Durham intertwines discussion of the Alfa Bank allegations with those of the dossier, even though — as Sussmann noted,

the Special Counsel has not identified, nor could he, any evidence showing that Mr. Sussmann … had any awareness Mr. Steele was separately providing information to the FBI.

That is, Steele’s activities might matter to the Sussmann case if this were a charged conspiracy, but not only didn’t Durham charge it, he only asserted the theory of conspiratorial relationship that involves Steele by relying on his delayed 404(b) notice.

Durham’s bid to pierce privilege claims with Rodney Joffe and Marc Elias similarly tie to events in which Sussmann was not involved. False statements cases are, as Sussmann noted the other day, about the state of mind of the defendant, not about events that took place weeks after his alleged lie.

But even if this were a conspiracy, Durham reserves for himself the right to determine what is necessary for a law firm to determine how to respond when a campaign opponent invites crimes from a hostile nation-state while making false claims about his ties to that state, and what is, instead, just political dirt.

To the extent these entities continue to assert privilege over the cited documents, they cannot plausibly rely on the “intermediary” exception. To be sure, the record available to the Government does not reflect that employees of the U.S. Investigative Firm were necessary in any way to facilitate Law Firm-1’s provision of legal advice to HFA and DNC, much less to Tech Executive-1. As noted above, many of the actions taken by the U.S. Investigative Firm pursuant to its retention agreement fell outside the purpose outlined in Law Firm-1’s engagement letter – that is, to provide expertise related to Law Firm-1’s legal advice to the DNC and Clinton Campaign regarding defamation and libel. When U.S. Investigative Firm employees communicated with Tech Executive-1, they were doing so in furtherance of collaborating and promoting the Russian Bank1 allegations, not facilitating legal advice from [Law Firm-1] to Tech Executive-1. Simply put, these were communications related to political opposition research and were not made “in confidence for the purpose of obtaining legal advice from the lawyer.” In re Lindsey, 158 F.3d at 1280. Any confidentiality that Tech Executive-1 might have otherwise maintained over these communications was waived when he and the defendant chose to disclose such information to a third party that did not have any formal or informal contract or retention agreement with Tech Executive-1 (i.e., the U.S. Investigative Firm).

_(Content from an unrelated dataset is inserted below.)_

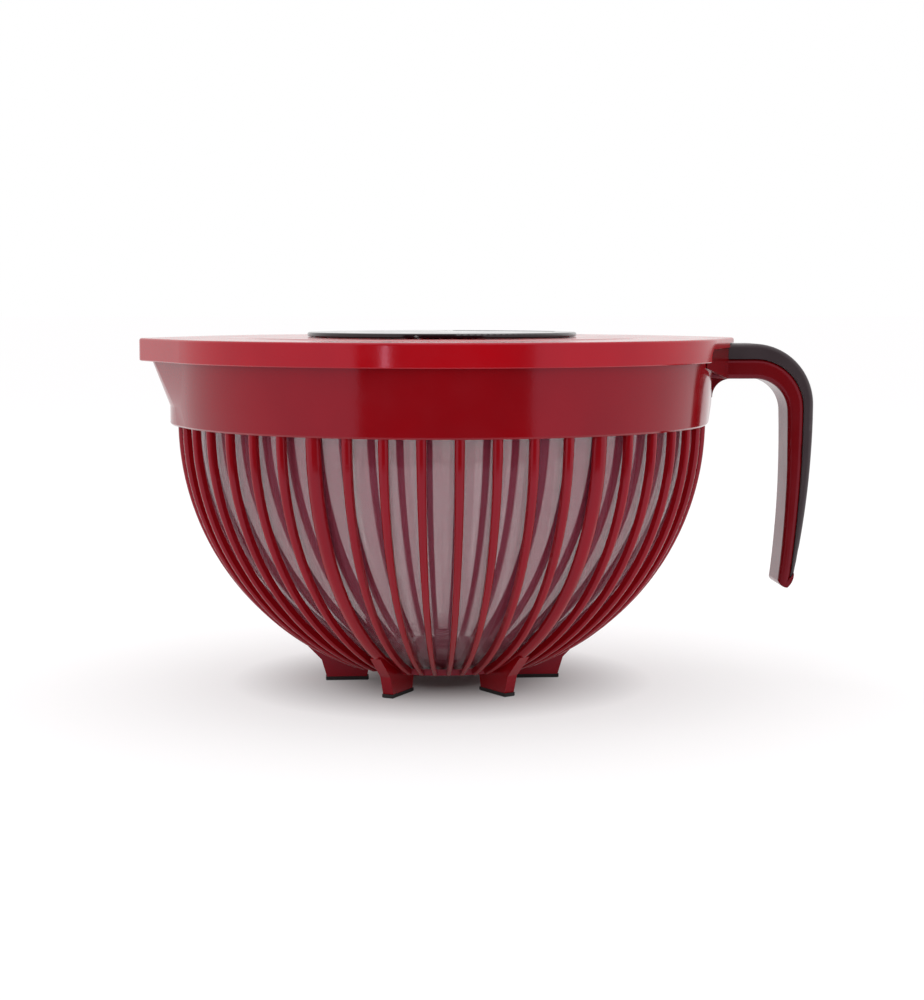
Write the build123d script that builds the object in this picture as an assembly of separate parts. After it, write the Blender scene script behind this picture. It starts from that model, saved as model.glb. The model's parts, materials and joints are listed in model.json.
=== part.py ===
from build123d import *
import math
import os

# Salad spinner, in millimetres. Heights are above the floor and radii are from the bowl's axis;
# each piece is moved on export so that the origin is under the middle of the whole object.

# Outer cage: ribs on a sphere that would just touch the floor
CAGE_R = 123.4
CAGE_Z = 123.4
RIB_DEPTH = 3.4
RIB_COUNT = 48
FOOT_COUNT = 6
THIN_RIB = (2.2, 4.3)
THICK_RIB = (5.4, 7.0)
RIB_BOTTOM_Z = 9.8
RIB_TOP_Z = 126.0
RIB_CROWN = 0.36
RIB_SECTIONS = 9
CAP_R = 46.5
CAP_TOP_Z = 12.6

# Rim band, with the spout's beak on -X and the handle's shoulder on +X
BAND_WALL = 2.4
BAND_BOTTOM_Z = 123.0
BAND_KINK_Z = 131.0
BAND_TOP_Z = 156.6
BAND_EDGE = 0.8
BAND_R = (124.4, 125.0, 127.0)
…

These claims, absent evidence of the sort Robert Mueller showed Beryl Howell to breach Paul Manafort’s privilege claims, would be controversial even if they were timely (and if they were timely, they should have been presented to Howell before charging Sussmann instead of presenting them to Cooper six weeks before the trial date).

But they’re not timely, and they rely on other claims that are not timely. And all those untimely claims came in the wake of altered circumstances created by Putin’s invasion of Ukraine.

This series of late game curveballs would be abusive in any case, even if they were caused by long-planned deliberate malice or even incompetence. But the way they coincide with the collapse of the symbiotic lawfare project probably ordered — as was Petr Aven’s post-election outreach to Trump — by Putin really makes this look like a mere continuation of a six year plan to use Russia’s assault on democracy in 2016 to continue to sow discord in the US.


Claims made in untimely March 23 404(b) notice:

In a supplement to his Federal Rule of Evidence 404(b) notice provided to the defense on March 23 (the “Supplemental Notice”), the Special Counsel argues that such data gathering “constitute[s] direct evidence of the charged offense” as “factual context for the defendant’s conduct” and “to prove the existence of the defendant’s attorney-client relationships with [Mr. Joffe] and the Clinton Campaign.” Suppl. Notice at 2.

[snip

In his Supplemental Notice, the Special Counsel suggests that data was gathered “in a manner that may be considered objectionable—whether through invasions of privacy, breaches of contract, or other [unspecified] unlawful or unethical means.” Suppl. Notice at 2. But the Supplemental Notice does not identify—nor could it—any evidence that Mr. Sussmann had any awareness of or involvement in the alleged “objectionable” conduct of others related to gathering data, to the extent there even was any such “objectionable” conduct.

[snip]

The Special Counsel has also provided notice of his intention to adduce evidence regarding the accuracy of both “the purported data and [the] allegations” that Mr. Sussmann provided to the FBI and Agency 2. See Suppl. Notice at 2 (emphasis added).

[snip]

Elsewhere, the Special Counsel has suggested that data provided to Agency-2 was “misstated, overstated, and/or cherry-picked facts,” Suppl. Notice at 2,

[snip]

The Special Counsel has asserted he will offer evidence regarding the “origin” of the technical data gathered by Mr. Joffe and Others as “direct evidence” of “factual context for the defendant’s conduct” and “the existence of the defendant’s attorney-client relationships with [Mr. Joffe] and the Clinton Campaign” as to both the data provided to the FBI in September 2016 and the data provided to Agency-2 in 2017.1 Suppl. Notice at 2.

[snip]

The Special Counsel has also indicated an intention to offer evidence that (1) the data Mr. Sussmann provided was inaccurate; and (2) the analysis and conclusions drawn from that data were inaccurate. Suppl. Notice at 2 (seeking to introduce evidence regarding the “strength and reliability” of the data and allegations provided to the FBI and Agency-2, including that the white papers “may have misstated, overstated, and/or cherry-picked facts” or that certain FBI or Agency2 personnel determined that “data was potentially incomplete, fabricated, and/or exaggerated”).

[snip]

Second, the Special Counsel has utterly failed to provide an explanation for how such evidence is admissible against Mr. Sussmann. Instead, the Special Counsel simply asserts that evidence regarding the strength and reliability of the information provided to the FBI and Agency 2 is “direct evidence” of the false statements charge against Mr. Sussmann. Suppl. Notice at 2.